For Widburg’s part, she writes in response, “One of my friends and I like to play a game: He reads headlines to me and it’s up to me to guess whether they’re from the news or from the Babylon Bee. Lately, I’m right about 50% of the time, meaning I’m as accurate as a coin toss. The nonsense that spews from the left is so ludicrous that I have a hard time distinguishing reality from satire.”

This is true, and sadly not a joke. If you knew a man who’d lost such touch with reality that his theories and assumptions about life increasingly couldn’t be distinguished from satire, you’d be concerned. How could such a person separate reality from fantasy, fact from fiction, on matters relating to his life, health, and well-being, after all? Such people may end up in institutions or under conservatorship.

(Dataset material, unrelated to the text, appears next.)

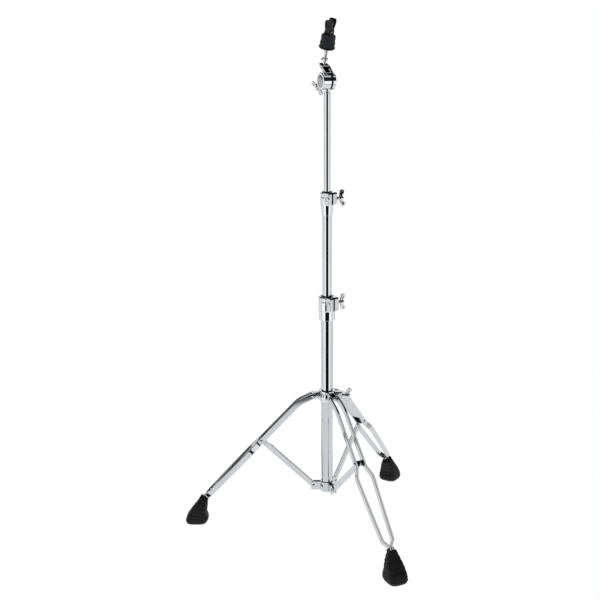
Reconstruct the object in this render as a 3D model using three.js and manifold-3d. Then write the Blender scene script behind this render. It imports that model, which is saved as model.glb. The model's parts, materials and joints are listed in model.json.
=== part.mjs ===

It’s little different when two people, 10, 10,000, or the pseudo-elites of a whole civilization lose touch with reality — except that conservatorship can be replaced by conquest (see China et al.).

The 1492 lamentations, quintessentially un-American, reflect anti-intellectualism and prejudice. It’s horse-blinder history, where a civilization’s “sins” are viewed in exclusion, without necessary context; they’re then magnified, too. So we’re called to despise Christopher Columbus (who has been unfairly maligned; click here) and colonizing Europeans and be oblivious to the only difference between their expansionist endeavors’ and other groups’:

The Europeans were more successful in recent history.

(This can change.)

Meanwhile, we’re supposed to ignore that American Indians and others did the same things, often with greater brutality (as pagan civilizations will). Widburg cites the example of how the human-sacrificing Aztecs ripped the hearts out of thousands of prisoners “for a single coronation.”

Truth be known, if we could be transported back to our pre-Christian ancestors’ times, it would be akin to living among the Taliban or Islamic State (only with slightly worse technology): They’d view us as alien and their thinking and moral foundation would be so to most of us. This is why “Indig Women Rising”-type activists may romanticize pre-European Indian culture, but virtually never want to actually return to their ancestors’ lifestyles and ways. Generally, they’re angry, bitter people who are comparing their flawed conception of today’s reality to their “Noble Savage” fantasy.

One could say here, be careful what you wish for because you may just get it. But these ne’er-do-wells won’t ever get yesterday’s darkness. They may get tomorrow’s, though, authored by a foreign colonizer that consumes the hobbled America their actions — and many other people’s inaction — are creating.